*GIVEN RECORDS*.
────────────────────────────────────────
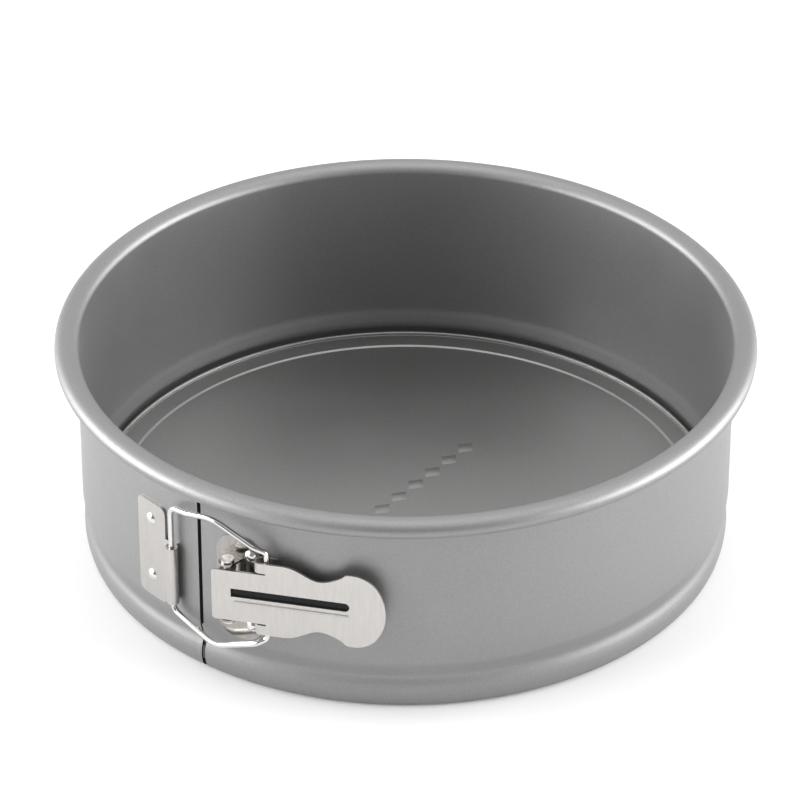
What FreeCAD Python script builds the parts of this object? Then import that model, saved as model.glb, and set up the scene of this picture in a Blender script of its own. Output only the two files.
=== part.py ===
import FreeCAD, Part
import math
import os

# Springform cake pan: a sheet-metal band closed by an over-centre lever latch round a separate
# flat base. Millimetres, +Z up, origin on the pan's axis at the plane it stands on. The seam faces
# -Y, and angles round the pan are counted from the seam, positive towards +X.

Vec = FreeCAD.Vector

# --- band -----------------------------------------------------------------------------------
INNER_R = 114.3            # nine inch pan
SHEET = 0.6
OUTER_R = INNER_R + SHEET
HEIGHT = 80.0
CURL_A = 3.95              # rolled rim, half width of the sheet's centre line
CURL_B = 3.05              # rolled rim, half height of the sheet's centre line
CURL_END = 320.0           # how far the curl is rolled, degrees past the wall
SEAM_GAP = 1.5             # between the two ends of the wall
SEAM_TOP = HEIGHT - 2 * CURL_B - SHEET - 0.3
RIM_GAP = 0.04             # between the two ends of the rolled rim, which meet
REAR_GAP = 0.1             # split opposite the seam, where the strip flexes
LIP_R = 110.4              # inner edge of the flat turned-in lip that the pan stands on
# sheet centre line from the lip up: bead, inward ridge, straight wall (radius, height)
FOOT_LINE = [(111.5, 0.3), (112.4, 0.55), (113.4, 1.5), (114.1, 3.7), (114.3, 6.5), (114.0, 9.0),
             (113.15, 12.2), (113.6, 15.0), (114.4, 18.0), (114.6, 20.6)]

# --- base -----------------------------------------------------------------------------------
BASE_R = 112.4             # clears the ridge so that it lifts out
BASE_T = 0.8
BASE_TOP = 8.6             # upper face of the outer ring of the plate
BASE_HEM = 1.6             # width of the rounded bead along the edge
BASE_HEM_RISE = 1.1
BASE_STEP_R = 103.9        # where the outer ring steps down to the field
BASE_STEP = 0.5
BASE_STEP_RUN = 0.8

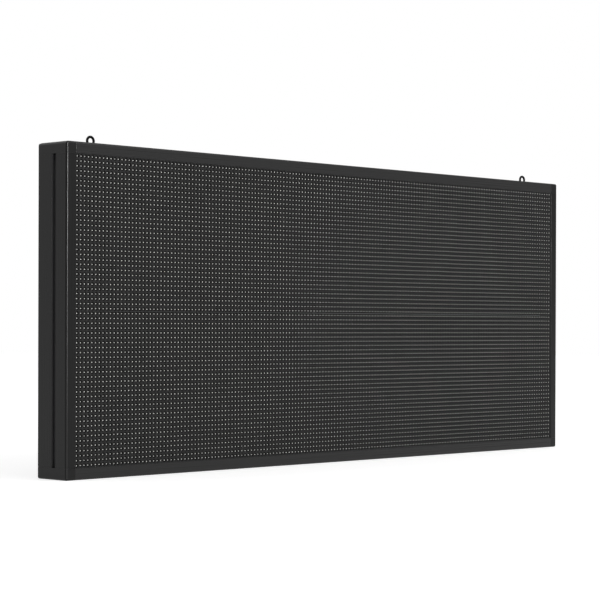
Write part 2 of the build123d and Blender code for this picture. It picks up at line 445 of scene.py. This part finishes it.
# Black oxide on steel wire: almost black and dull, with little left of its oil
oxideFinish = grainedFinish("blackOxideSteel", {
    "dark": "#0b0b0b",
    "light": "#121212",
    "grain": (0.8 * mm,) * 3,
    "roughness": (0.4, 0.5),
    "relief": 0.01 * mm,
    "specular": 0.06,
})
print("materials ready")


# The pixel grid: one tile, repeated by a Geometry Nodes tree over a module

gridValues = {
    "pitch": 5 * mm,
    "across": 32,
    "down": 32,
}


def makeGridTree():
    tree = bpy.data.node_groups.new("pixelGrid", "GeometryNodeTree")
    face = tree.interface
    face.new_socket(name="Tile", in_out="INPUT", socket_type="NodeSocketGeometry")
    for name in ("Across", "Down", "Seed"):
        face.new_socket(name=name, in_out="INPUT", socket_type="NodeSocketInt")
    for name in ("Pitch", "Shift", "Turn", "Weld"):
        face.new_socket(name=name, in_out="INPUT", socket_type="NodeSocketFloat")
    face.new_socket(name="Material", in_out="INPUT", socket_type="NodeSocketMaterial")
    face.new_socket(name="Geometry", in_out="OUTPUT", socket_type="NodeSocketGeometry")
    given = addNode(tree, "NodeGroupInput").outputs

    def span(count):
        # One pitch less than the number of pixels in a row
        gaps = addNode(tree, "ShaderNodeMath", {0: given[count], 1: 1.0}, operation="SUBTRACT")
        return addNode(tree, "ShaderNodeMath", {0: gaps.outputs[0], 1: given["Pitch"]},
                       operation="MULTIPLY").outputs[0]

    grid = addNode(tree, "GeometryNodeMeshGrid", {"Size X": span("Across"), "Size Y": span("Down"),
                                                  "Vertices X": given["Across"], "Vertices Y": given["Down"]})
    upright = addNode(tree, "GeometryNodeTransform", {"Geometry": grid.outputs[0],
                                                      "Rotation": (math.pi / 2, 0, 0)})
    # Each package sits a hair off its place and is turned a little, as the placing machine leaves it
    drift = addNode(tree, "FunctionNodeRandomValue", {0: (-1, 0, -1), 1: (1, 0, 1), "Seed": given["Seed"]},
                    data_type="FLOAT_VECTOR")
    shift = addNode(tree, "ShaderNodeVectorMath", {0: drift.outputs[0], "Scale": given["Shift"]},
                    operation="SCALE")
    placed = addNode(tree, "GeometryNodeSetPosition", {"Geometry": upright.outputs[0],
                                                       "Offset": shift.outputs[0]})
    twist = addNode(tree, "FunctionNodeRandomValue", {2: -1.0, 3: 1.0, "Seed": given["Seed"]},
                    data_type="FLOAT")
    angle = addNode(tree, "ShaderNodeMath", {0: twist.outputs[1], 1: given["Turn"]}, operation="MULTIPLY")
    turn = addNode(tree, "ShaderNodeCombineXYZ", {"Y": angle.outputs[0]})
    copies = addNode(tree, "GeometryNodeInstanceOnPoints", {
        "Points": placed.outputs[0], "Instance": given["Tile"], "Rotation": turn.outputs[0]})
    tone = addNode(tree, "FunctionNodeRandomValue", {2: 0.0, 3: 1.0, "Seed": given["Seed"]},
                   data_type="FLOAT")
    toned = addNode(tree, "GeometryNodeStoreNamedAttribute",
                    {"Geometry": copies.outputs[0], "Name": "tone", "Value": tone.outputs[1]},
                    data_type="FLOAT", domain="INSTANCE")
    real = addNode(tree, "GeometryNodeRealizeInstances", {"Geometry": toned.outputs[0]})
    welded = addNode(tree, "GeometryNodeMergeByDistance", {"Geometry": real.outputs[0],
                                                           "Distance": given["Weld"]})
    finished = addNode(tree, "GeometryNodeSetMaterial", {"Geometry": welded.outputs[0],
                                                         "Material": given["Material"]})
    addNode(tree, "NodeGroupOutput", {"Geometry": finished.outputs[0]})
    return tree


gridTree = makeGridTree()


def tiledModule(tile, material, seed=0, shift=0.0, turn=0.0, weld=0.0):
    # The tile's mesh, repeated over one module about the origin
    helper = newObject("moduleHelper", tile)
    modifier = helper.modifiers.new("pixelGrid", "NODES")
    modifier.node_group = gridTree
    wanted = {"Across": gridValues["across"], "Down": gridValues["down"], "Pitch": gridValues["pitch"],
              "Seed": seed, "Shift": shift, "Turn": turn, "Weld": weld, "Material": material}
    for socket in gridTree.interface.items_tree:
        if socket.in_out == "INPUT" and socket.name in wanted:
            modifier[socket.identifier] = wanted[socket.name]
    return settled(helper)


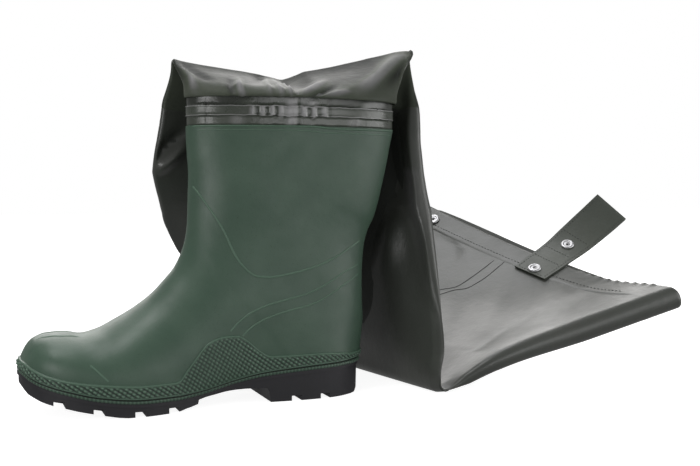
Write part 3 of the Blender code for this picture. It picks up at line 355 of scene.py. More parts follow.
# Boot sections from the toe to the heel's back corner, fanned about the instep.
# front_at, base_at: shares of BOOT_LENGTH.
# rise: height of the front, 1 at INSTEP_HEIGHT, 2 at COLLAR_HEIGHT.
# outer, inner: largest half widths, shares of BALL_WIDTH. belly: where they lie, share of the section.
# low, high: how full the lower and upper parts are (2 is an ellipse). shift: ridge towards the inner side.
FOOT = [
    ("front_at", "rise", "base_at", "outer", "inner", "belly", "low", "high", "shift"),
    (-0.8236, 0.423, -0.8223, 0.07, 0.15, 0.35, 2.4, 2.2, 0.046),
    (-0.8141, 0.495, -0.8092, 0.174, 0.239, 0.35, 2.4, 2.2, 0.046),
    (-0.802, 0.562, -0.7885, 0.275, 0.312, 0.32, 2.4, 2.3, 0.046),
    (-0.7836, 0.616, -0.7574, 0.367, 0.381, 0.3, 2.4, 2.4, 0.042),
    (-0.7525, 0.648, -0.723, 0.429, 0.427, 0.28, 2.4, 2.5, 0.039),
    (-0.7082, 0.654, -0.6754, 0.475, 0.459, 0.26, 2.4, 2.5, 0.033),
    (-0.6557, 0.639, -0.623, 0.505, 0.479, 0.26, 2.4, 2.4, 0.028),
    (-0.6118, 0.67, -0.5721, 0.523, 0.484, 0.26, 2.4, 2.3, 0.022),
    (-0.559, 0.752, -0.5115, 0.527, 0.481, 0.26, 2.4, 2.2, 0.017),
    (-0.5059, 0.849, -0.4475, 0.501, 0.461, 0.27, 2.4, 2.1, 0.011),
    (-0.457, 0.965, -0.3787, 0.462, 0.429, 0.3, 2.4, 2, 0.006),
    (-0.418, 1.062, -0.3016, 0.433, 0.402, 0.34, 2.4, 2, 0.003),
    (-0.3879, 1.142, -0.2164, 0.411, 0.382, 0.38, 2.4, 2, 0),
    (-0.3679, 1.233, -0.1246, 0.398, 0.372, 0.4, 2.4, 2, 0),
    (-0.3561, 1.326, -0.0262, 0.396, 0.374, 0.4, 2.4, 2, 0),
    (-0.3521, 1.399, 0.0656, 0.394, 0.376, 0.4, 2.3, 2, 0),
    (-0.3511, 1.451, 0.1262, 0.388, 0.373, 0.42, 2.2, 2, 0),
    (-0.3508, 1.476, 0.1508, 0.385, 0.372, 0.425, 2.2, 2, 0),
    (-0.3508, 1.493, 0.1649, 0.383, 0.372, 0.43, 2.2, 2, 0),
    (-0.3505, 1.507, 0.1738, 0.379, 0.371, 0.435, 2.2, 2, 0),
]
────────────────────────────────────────
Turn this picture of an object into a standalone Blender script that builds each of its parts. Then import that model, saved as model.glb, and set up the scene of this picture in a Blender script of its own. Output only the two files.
────────────────────────────────────────
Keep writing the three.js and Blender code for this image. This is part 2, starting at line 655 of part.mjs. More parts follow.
────────────────────────────────────────
*WHAT NEEDS TO BE DONE*. Transcribe exactly, and only, the lines beginning at the line containing "What FreeCAD Python" and ending at the line containing "Vec = FreeCAD.Vector", both inclusive.

*FINAL RESULT*.
What FreeCAD Python script builds the parts of this object? Then import that model, saved as model.glb, and set up the scene of this picture in a Blender script of its own. Output only the two files.
=== part.py ===
import FreeCAD, Part
import math
import os

# Springform cake pan: a sheet-metal band closed by an over-centre lever latch round a separate
# flat base. Millimetres, +Z up, origin on the pan's axis at the plane it stands on. The seam faces
# -Y, and angles round the pan are counted from the seam, positive towards +X.

Vec = FreeCAD.Vector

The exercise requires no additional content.